GOLD (SPOT) – fundamental overview

Solid demand from medium and longer-term players continues to emerge on dips, with these players more concerned about exhausted monetary policy, extended global equities, political uncertainty, systemic risk and geopolitical threats. All of this should continue to keep the commodity in demand, with many market participants also fleeing to the hard asset as the grand dichotomy of record high equities and record low yields comes to an unnerving climax. Certainly the US Dollar under pressure in 2017 is adding to the metal’s bid tone as well, but there is a growing sense that even in a scenario where the US Dollar is bid, gold may continue to find bids on risk off macro implications.

Feature – technical overview

USDZAR is showing signs of the formation of a meaningful base since bottoming out around 12.30 earlier this year. The latest push back above 13.21 strengthens this outlook and sets the stage for a continuation of gains towards next key resistance at 13.71 further up. Any setbacks should ideally be well supported ahead of 12.55, with only a break back below this level to negate the constructive outlook.

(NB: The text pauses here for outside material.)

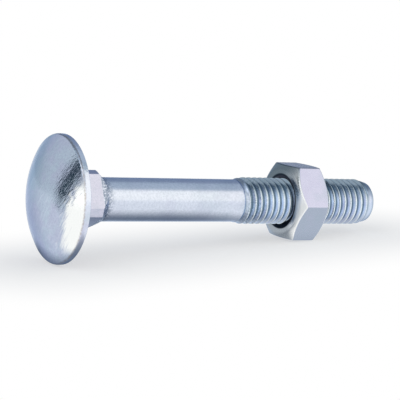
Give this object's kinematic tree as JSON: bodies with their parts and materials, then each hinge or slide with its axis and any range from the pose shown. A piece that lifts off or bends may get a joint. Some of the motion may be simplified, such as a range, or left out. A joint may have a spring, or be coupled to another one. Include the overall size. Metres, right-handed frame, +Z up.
{
  "type": "carriage bolt",
  "caption": "Mushroom-head square-neck bolt with a partly threaded shank and a chamfered hexagon nut, lying on the rim of its head and its nut.",
  "frame": {"origin": "on the table under the middle of the lying bolt: centre of the bounding box's bottom face", "axes": "+X runs the length of the bolt from its head to its tip, tilted down by 5 degrees with the bolt; +Z is up from the table"},
  "size_m": [0.0968, 0.0316, 0.0316],
  "materials": {
    "zinc_bolt": "bright blue-white zinc plating over forged and rolled steel",
    "zinc_nut": "bright blue-white zinc plating over a cold-formed nut"
  },
  "bodies": {
    "bolt": {"bolt": "zinc_bolt"},
    "nut": {"hex_nut": "zinc_nut"}
  },
  "joints": [
    {"name": "nut_travel", "type": "slide", "parent": "bolt", "child": "nut", "axis": [0.9962, 0, -0.0872], "range_m": [-0.0105, 0.028]}
  ]
}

  • R2 13.59 – 18May high – Strong
  • R1 13.43 – 19May high – Medium
  • S1 12.80 – 27Jun low – Medium
  • S2 12.55 – 14Jun low – Strong

Feature – fundamental overview

The South African Rand is finally succumbing to a wave of negative drivers including domestic woes and US Dollar supportive yield differentials. On the local front, the focus right now is on the ANC conference, which is trying to figure out who will succeed President Zuma as party leader in December. The government has also been under intense pressure, given an endless stream of corruption accusations. The debate on the opposition motion of no-confidence in Zuma also hangs in the balance and is scheduled for next month. Throw in persisting recessionary forces in South Africa and the prospect for a material reversal in elevated global equities and it all points to the greater risk for Rand weakness going forward.